I think it's gonna let me call some bonds, cheaper than I can get them today. And I think it'll be very prudent for our company as we get into, calendar nineteen. But we will we will we will pay down a lot of debt. We will not sit on $3,000,000,000 of liquidity.
Speaker 11
Okay. And then just one follow-up for me. It seems like you think that M and A valuation multiples are essentially too high in the market. And in the near term, at least, it seems like you're going to be on the sidelines. As you think about the mix of businesses that you have today, do you see a, I guess, a wish list of other businesses out there that if they were at the right multiples, would fit in well with the portfolio?
Speaker 2
So look, I agree, that I I I agree with your first part of your statement or question. I have two main focuses, and and I'm a simple person, drive operational improvement throughout our businesses. That is my number one goal right now, and that's where all my efforts going to massively delever our balance sheet with asset sale proceeds and free cash flow. And then look, we'll look at tuck ins, but I don't think you're gonna see me do anything aggressive. I I view my own stock price as a better place to put my capital than somebody else's business at 14 times EBITDA.
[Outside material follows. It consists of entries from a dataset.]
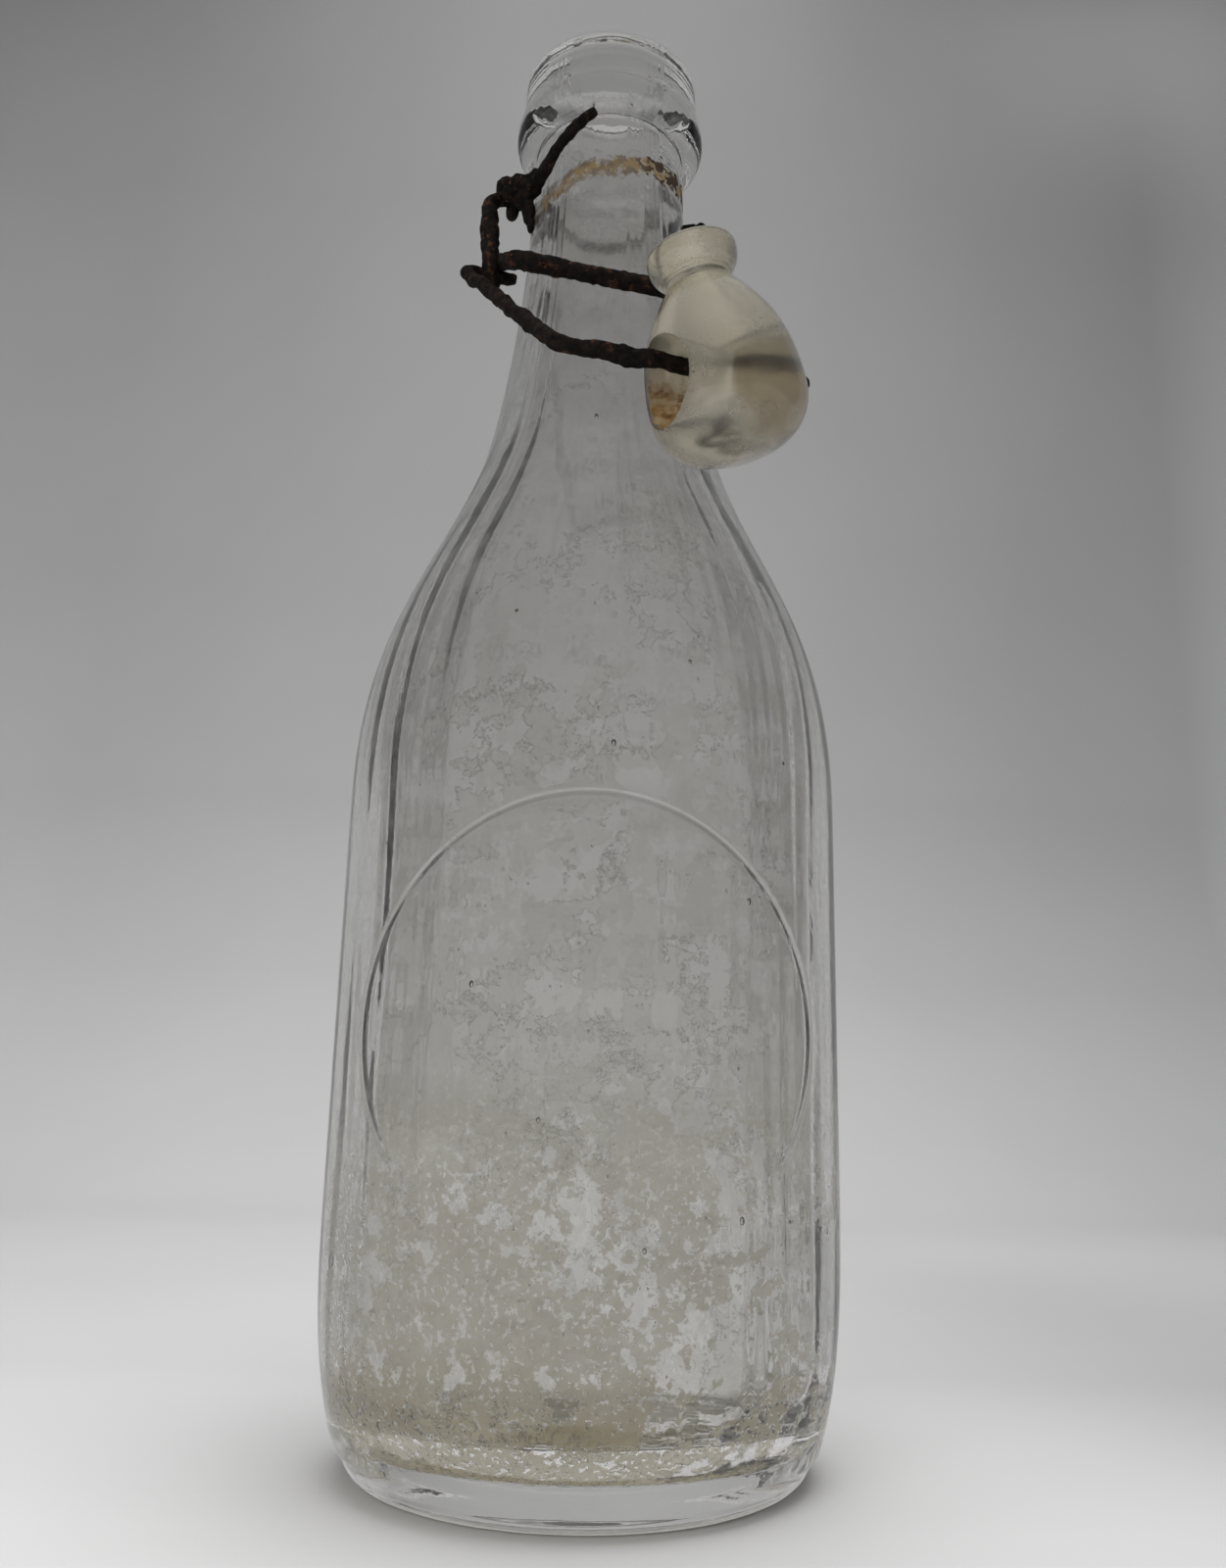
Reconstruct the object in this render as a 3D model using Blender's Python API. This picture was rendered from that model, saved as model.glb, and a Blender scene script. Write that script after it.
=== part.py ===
"""Pharmacy bottle with a swing closure: a mould-blown glass bottle with a tooled lip,
a tie wire round its neck, a lever and a bail of bent iron wire, and a solid glass stopper.

Metres, +Z up. The bottle stands on z = 0 with its axis on the Z axis, and the closure's
two hinges run along X, with the lever and the bail lying forward of the neck, towards -Y.
"""

from math import acos, asin, atan2, ceil, cos, hypot, pi, radians, sin, tan

import bpy
from mathutils import Matrix, Vector

# Bottle: outside
BODY_RADIUS = 0.0345
SHOULDER_Z = 0.0859
SHOULDER_HANDLE = 0.0258
TURN_RADIUS = 0.01865
TURN_Z = 0.1382
TURN_SLOPE = 0.34
TURN_HANDLE_BELOW = 0.0191
TURN_HANDLE_ABOVE = 0.0071
NECK_RADIUS = 0.01205
NECK_TOP_Z = 0.1956
NECK_HANDLE = 0.0260

# Bottle: lip, tooled on above the neck
BEAD_RADIUS = 0.0153
BEAD_HEIGHT = 0.0036
LIP_WAIST_RADIUS = 0.01435
LIP_WAIST_HEIGHT = 0.0085
LIP_HEIGHT = 0.0143
LIP_TOP_RADIUS = 0.01405
LIP_EDGE = 0.0011
LIP_HANDLE = Vector((0.0, 0.0021))

# Bottle: heel and base
HEEL_HEIGHT = 0.0340
HEEL_DRAW_IN = 0.0044
HEEL_POWER = 3.0
BASE_EDGE = 0.0030

# Bottle: inside
BODY_WALL = 0.0036
NECK_WALL = 0.0040
FLOOR_THICKNESS = 0.0050
FLOOR_CORNER = 0.0115
FLOOR_DOME = 0.0040
MOUTH_FLARE = 0.0011

# Bottle: the moulded ring on the front of the body
PLATE_RADIUS = 0.0276
PLATE_Z = 0.0541
PLATE_TURN = radians(-15.0)
PLATE_RIDGE = 0.0004
PLATE_RIDGE_WIDTH = 0.0010

# Wires
WIRE_RADIUS = 0.0010
TIE_WIRE_RADIUS = 0.00085
SEAT_GAP = 0.0003
WIRE_BEND = 0.0016

# Tie wire: rests on the neck below the lip, with an ear at each side
TIE_BELOW_LIP = 0.0080
TIE_NECK_SPREAD = 0.00025
TIE_FIRST_TURN = radians(14.0)
EAR_X = 0.0157
EAR_DROP = 0.0022
EAR_OPENING = radians(70.0)
EAR_STUB_RADIUS = 0.0016
TWIST_START_DROP = 0.0014
TWIST = ((201.0, 0.0020), (210.0, 0.0024))
BROKEN_END = (
    (216.0, 0.0014, -0.0010),
    (228.0, 0.0026, 0.0008),
    (239.0, 0.0040, 0.0022),
    (248.0, 0.0050, 0.0032),
)

# Lever: hangs from the ears, in front of the neck
LEVER_ARM_X = 0.0196
LEVER_PIN_END_X = 0.0145
LEVER_LOOP_PITCH = 0.0022
LEVER_REACH = 0.0163
LEVER_BOW = 0.0008
LEVER_DROP = 0.0219
LEVER_SHOULDER_BEND = 0.0026
LEVER_CORNER_BEND = 0.0030

# Bail: hangs from the lever's loops and runs through the stopper
BAIL_BACK = 0.0010
BAIL_DROP = 0.0147
BAIL_PIN_END_X = 0.0148
BAIL_HOOK_X = 0.0232
BAIL_LEFT_X = -0.0152
BAIL_RIGHT_X = 0.0199
BAIL_REACH = 0.0305
BAIL_FALL = 0.0294

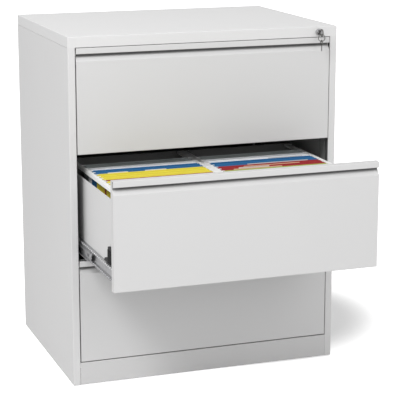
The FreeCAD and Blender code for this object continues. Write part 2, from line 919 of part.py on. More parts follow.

I'd also say real quick, you know, a lot of the Bloomberg data, Reuters data is wrong. Some people value us. It's you know, it they've got the wrong numbers in there because of the HRG merger, and we're screening it like 17x EBITDA, when in reality we're trading at 8x and 9x. And so this is a stock pickers market. And if you're out there, you need to do your old fashioned homework and figure out what the company's worth.
Speaker 11
That's very helpful. Thanks for the commentary.
Speaker 1
Okay. Thank you. And with that, we have, exceeded the top of the hour, so we will conclude our conference call now. I want to thank both, David and Doug. And on behalf of all of us here at Spectrum Brands, we want to thank you for participating in our fiscal twenty eighteen third quarter earnings call.
Have a good day. Thanks again.
Speaker 0
This concludes today's conference call. You may now disconnect.